THE REQUEST:
Which lines hold the word "with"? Show each of them.

GIVEN ENTRIES:
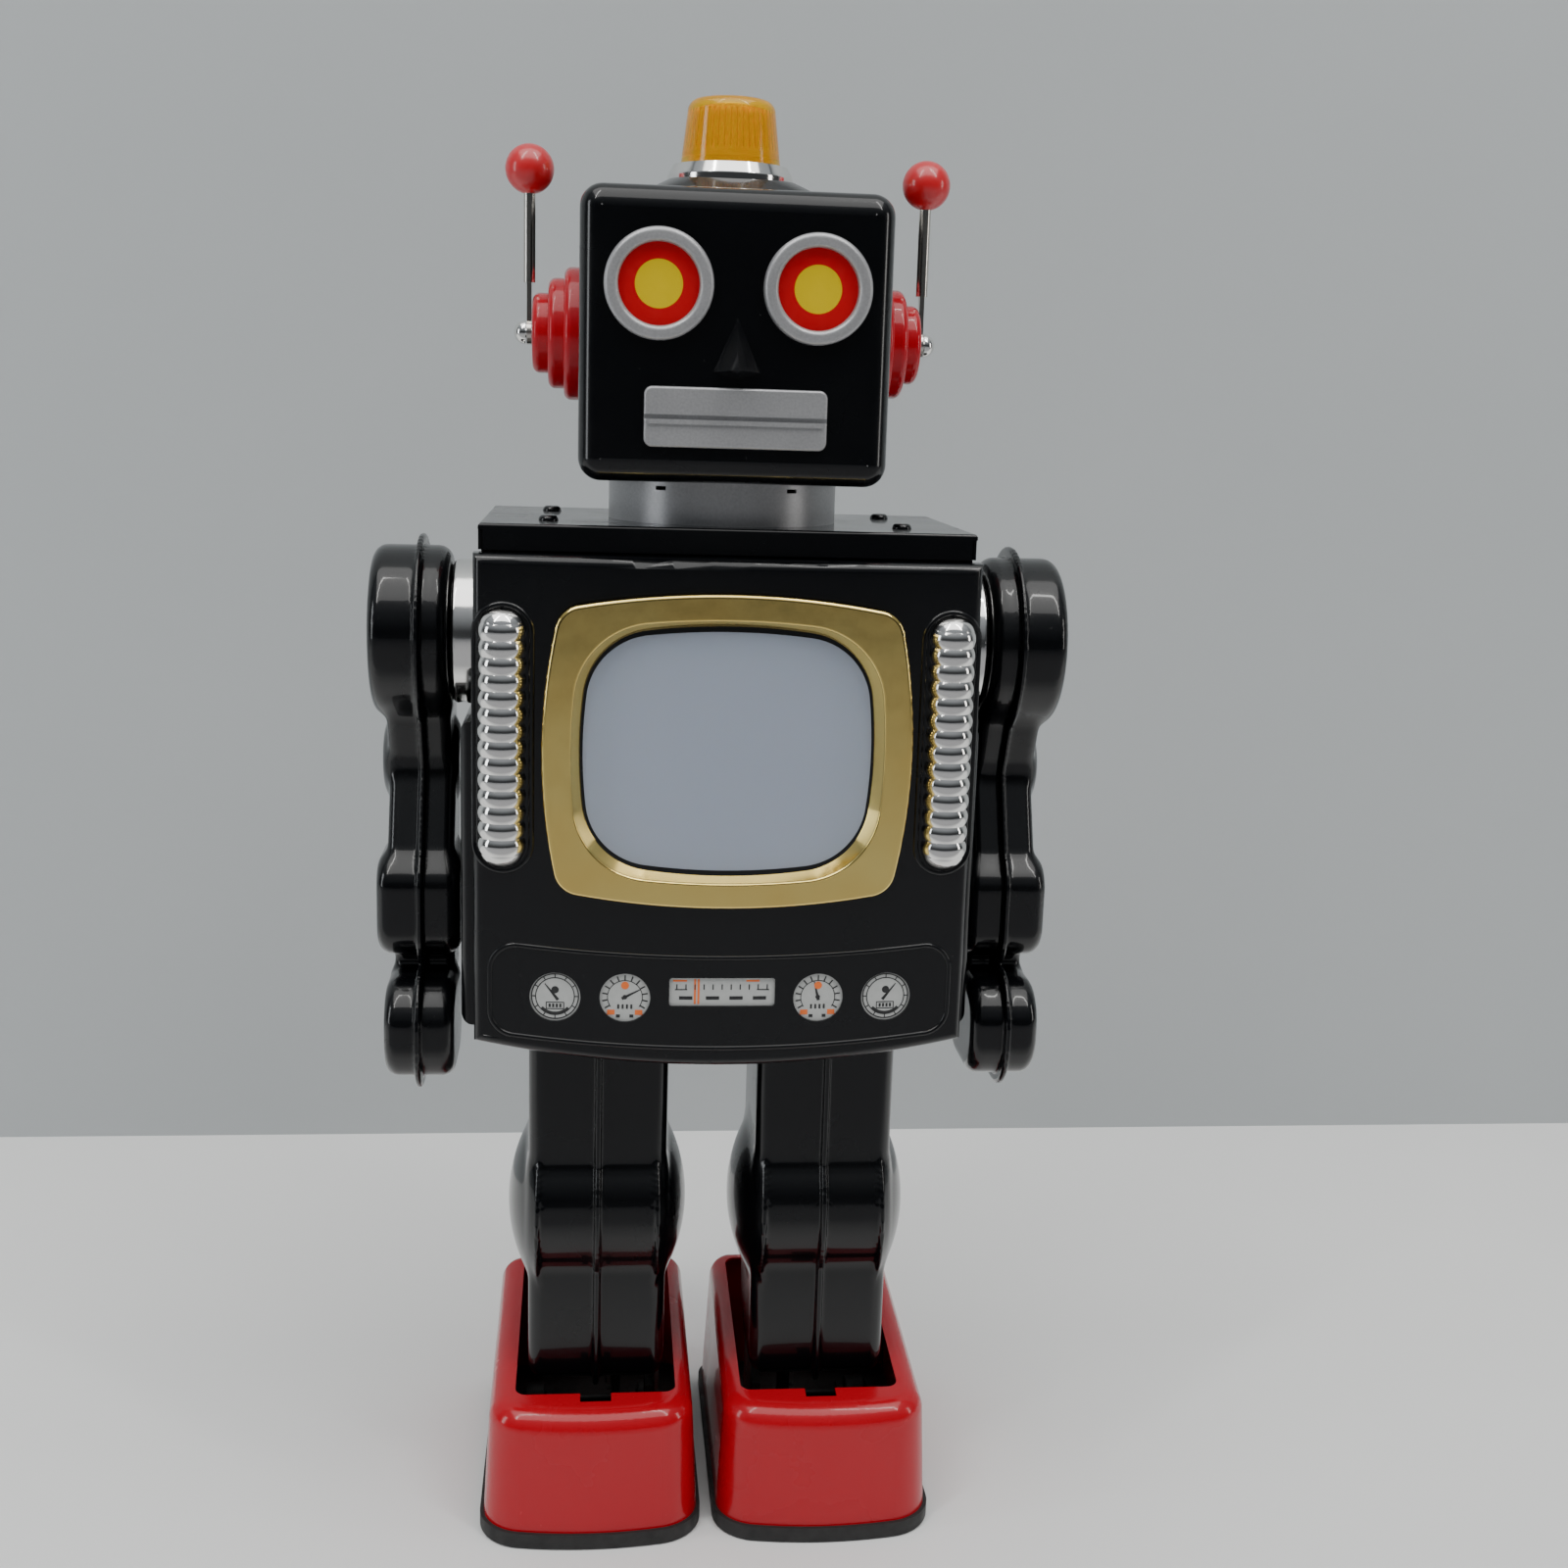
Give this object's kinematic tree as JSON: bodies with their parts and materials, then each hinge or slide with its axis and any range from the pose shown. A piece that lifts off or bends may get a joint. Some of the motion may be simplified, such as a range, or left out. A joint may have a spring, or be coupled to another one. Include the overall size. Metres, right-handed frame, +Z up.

---

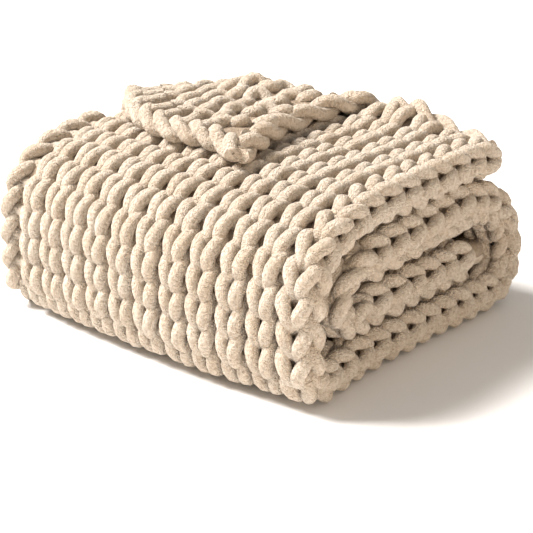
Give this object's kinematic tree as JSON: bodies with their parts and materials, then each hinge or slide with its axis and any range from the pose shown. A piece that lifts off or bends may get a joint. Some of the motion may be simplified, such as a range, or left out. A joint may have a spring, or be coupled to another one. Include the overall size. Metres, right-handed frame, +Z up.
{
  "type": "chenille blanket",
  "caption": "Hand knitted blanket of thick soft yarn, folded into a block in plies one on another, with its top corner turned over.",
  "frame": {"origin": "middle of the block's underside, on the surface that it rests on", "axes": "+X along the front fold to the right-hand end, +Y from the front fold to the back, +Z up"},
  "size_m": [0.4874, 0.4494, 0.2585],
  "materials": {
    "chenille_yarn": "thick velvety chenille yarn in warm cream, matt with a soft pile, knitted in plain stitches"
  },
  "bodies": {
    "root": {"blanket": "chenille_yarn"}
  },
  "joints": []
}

ANSWER TO THE TASK:
Give this object's kinematic tree as JSON: bodies with their parts and materials, then each hinge or slide with its axis and any range from the pose shown. A piece that lifts off or bends may get a joint. Some of the motion may be simplified, such as a range, or left out. A joint may have a spring, or be coupled to another one. Include the overall size. Metres, right-handed frame, +Z up.
Give this object's kinematic tree as JSON: bodies with their parts and materials, then each hinge or slide with its axis and any range from the pose shown. A piece that lifts off or bends may get a joint. Some of the motion may be simplified, such as a range, or left out. A joint may have a spring, or be coupled to another one. Include the overall size. Metres, right-handed frame, +Z up.
  "caption": "Hand knitted blanket of thick soft yarn, folded into a block in plies one on another, with its top corner turned over.",
    "chenille_yarn": "thick velvety chenille yarn in warm cream, matt with a soft pile, knitted in plain stitches"